▸ **EXERCISE**:
Return the lines below that carry the word "code".

▸ **DATA EXCERPTS**:
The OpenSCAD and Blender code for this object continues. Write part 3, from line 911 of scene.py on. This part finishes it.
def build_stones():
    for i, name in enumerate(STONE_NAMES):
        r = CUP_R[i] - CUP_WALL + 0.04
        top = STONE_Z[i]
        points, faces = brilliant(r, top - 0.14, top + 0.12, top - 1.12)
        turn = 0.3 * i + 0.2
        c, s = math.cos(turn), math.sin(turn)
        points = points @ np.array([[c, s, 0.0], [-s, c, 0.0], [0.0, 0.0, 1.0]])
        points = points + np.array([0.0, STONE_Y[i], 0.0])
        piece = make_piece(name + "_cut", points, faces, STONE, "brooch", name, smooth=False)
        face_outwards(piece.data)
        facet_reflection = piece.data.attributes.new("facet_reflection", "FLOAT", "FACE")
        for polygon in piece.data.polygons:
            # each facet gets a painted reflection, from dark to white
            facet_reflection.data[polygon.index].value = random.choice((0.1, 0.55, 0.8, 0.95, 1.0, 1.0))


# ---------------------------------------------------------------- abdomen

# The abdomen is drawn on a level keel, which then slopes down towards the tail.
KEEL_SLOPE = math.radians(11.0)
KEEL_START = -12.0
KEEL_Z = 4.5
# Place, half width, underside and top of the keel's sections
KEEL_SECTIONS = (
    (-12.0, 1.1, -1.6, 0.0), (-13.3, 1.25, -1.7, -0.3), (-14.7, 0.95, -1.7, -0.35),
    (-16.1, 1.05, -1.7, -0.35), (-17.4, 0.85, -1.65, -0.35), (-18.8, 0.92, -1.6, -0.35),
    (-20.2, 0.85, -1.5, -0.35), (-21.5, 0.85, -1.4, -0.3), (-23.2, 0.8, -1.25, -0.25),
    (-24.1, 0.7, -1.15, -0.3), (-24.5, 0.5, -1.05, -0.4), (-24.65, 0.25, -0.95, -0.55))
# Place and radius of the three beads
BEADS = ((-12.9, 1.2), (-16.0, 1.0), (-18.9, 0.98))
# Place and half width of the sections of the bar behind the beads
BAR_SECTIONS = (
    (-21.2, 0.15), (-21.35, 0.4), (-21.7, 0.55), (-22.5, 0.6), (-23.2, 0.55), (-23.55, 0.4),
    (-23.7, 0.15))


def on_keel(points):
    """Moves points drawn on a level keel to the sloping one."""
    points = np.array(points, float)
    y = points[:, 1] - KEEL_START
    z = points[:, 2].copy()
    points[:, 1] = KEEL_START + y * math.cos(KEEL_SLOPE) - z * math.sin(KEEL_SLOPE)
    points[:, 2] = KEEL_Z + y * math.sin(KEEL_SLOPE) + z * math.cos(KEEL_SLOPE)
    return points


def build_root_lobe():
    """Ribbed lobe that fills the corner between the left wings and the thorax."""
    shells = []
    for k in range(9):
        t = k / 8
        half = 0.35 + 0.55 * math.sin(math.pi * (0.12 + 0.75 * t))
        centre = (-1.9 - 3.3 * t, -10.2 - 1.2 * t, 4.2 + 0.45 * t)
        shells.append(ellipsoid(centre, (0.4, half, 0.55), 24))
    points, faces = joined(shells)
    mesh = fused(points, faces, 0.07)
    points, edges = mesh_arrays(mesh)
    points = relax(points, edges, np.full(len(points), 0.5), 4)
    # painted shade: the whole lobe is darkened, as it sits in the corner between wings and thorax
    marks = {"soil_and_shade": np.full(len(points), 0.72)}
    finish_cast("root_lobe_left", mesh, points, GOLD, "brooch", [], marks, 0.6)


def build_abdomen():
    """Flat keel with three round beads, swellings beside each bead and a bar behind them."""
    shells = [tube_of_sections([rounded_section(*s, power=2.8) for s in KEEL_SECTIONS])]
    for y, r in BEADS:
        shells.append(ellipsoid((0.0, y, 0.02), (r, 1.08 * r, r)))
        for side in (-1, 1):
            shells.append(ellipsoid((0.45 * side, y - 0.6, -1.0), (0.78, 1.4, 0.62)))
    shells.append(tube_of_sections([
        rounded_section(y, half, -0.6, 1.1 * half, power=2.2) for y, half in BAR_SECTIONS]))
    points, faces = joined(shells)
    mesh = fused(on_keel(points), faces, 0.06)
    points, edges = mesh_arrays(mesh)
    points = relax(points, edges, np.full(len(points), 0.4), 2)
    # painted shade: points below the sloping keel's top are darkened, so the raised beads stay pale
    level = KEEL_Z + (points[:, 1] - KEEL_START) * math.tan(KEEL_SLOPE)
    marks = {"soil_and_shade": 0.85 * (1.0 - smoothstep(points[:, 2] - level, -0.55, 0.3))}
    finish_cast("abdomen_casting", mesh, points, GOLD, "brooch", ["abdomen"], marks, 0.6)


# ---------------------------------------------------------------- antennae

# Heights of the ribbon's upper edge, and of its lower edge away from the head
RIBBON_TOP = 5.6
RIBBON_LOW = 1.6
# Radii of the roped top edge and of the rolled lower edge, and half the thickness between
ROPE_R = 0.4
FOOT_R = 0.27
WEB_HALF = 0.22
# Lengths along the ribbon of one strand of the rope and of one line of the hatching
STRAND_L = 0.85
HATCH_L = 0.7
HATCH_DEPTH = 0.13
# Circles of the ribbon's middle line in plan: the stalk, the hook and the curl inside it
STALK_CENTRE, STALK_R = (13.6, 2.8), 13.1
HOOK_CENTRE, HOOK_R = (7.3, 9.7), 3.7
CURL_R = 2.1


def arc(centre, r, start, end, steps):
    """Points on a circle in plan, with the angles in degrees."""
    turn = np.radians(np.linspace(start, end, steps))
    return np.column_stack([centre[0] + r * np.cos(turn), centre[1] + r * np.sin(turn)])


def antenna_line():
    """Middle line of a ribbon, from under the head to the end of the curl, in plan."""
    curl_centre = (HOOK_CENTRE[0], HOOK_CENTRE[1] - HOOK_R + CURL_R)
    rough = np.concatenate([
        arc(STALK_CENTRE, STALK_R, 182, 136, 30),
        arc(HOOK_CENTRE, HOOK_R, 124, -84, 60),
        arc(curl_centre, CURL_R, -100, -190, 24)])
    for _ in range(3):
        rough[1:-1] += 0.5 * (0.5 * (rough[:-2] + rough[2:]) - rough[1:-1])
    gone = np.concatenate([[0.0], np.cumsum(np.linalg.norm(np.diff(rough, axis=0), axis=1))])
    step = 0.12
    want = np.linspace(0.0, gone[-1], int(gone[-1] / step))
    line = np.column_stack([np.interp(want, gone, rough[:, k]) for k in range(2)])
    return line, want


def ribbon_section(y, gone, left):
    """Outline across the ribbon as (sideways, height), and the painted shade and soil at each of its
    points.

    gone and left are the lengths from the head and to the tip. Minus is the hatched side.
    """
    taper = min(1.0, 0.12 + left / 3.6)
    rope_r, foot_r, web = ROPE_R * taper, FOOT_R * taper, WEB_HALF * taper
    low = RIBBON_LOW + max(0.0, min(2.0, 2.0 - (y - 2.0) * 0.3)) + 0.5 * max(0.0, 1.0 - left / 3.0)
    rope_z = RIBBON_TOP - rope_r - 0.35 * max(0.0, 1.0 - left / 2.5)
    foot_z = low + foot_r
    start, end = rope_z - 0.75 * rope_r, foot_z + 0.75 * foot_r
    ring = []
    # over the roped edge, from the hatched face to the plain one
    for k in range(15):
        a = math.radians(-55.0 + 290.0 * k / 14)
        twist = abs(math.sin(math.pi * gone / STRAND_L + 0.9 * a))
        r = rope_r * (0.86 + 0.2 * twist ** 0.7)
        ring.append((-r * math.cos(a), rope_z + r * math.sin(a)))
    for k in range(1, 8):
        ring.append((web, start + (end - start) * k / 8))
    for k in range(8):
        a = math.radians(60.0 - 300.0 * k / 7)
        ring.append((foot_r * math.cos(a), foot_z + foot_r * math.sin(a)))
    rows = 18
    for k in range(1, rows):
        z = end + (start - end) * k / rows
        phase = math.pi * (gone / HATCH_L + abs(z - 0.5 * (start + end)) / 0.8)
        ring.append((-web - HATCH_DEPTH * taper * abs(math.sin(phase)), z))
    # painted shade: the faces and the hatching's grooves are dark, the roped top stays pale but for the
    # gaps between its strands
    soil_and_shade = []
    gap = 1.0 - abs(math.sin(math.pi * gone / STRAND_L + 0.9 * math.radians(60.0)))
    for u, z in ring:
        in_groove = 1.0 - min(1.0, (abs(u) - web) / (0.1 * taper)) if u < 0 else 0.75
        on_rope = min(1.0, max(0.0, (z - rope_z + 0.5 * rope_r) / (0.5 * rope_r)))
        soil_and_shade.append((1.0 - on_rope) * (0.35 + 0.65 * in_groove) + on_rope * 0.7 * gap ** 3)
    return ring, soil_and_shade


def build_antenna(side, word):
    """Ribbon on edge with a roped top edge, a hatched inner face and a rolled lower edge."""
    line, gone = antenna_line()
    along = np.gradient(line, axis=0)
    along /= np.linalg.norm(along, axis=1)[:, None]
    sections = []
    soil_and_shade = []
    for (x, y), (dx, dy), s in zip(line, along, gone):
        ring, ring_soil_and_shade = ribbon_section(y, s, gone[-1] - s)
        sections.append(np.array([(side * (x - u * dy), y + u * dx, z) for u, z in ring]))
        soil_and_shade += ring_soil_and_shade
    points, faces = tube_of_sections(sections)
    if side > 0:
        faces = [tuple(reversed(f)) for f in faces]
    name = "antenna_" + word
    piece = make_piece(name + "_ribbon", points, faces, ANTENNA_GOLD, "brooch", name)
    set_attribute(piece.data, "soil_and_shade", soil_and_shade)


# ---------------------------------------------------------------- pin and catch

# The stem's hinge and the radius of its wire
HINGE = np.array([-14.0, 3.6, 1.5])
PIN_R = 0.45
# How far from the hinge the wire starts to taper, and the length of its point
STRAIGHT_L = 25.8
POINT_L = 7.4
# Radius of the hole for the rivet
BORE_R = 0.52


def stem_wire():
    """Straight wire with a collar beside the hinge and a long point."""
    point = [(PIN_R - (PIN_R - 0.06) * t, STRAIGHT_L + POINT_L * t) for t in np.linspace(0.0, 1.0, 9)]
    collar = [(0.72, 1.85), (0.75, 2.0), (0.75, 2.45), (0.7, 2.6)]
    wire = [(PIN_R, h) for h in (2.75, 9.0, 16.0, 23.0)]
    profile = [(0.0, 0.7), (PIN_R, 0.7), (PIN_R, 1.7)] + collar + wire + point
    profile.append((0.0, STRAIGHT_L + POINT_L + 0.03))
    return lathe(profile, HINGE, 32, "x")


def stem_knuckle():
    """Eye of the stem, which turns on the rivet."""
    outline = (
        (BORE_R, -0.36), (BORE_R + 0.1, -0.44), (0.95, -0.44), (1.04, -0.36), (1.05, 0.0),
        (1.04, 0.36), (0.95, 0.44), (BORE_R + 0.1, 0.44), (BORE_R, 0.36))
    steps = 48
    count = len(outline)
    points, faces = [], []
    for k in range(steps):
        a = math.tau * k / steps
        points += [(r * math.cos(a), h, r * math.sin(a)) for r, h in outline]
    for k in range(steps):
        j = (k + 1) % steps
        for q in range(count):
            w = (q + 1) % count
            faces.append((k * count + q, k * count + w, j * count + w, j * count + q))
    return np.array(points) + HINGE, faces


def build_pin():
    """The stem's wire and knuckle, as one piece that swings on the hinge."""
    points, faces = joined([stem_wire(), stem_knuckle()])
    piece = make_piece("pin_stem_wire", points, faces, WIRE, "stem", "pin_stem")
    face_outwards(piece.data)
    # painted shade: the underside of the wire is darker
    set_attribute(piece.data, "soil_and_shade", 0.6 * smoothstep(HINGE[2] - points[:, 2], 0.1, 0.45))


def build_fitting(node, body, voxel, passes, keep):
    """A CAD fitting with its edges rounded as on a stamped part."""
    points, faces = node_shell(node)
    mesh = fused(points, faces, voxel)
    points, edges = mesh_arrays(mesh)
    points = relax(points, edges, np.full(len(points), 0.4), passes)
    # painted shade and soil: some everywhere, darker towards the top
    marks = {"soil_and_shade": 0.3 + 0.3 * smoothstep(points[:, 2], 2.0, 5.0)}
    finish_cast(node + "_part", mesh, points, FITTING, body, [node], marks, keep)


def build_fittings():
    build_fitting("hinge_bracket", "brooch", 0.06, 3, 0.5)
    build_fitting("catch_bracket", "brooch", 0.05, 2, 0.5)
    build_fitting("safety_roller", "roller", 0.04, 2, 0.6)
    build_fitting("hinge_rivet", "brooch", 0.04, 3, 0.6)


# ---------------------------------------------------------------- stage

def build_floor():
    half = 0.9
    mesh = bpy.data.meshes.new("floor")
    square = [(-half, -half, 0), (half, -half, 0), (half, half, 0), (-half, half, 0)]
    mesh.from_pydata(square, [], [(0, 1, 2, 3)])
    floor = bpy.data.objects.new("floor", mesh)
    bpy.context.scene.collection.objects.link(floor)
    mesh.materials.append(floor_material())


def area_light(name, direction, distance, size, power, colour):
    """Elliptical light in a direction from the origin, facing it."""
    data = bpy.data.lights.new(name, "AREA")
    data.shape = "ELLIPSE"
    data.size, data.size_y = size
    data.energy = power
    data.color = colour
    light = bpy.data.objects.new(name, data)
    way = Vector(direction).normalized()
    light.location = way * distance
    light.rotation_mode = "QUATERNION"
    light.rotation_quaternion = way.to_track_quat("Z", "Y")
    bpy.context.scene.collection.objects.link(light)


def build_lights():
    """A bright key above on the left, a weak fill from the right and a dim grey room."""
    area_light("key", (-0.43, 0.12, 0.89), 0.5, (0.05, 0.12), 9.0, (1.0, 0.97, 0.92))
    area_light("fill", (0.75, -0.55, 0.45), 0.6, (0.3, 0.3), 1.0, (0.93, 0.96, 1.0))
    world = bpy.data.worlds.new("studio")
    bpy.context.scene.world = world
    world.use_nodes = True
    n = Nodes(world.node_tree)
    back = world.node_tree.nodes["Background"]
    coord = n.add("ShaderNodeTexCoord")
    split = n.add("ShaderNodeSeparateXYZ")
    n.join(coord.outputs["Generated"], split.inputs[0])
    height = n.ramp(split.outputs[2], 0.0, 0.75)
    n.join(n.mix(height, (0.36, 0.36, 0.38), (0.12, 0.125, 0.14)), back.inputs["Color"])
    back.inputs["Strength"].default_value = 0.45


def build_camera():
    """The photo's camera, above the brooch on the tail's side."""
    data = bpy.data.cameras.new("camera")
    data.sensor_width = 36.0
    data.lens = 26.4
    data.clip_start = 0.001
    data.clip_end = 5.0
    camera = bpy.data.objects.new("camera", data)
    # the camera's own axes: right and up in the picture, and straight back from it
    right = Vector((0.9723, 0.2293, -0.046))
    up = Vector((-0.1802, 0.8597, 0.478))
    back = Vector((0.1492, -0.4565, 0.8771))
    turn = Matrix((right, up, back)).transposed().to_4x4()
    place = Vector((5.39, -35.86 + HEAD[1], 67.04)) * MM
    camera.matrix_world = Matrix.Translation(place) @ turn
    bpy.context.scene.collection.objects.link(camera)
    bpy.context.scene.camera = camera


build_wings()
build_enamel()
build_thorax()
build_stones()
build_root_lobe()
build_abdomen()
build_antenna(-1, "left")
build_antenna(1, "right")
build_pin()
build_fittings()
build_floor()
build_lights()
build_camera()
...
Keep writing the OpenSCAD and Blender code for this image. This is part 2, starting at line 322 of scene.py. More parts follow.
...
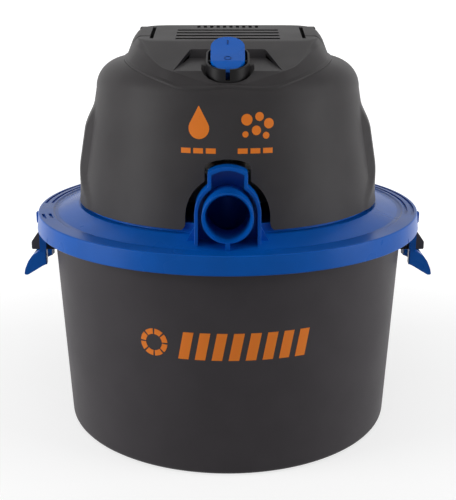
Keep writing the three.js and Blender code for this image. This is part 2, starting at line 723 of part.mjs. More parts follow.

▸ **THE REPLY**:
The OpenSCAD and Blender code for this object continues. Write part 3, from line 911 of scene.py on. This part finishes it.
Keep writing the OpenSCAD and Blender code for this image. This is part 2, starting at line 322 of scene.py. More parts follow.
Keep writing the three.js and Blender code for this image. This is part 2, starting at line 723 of part.mjs. More parts follow.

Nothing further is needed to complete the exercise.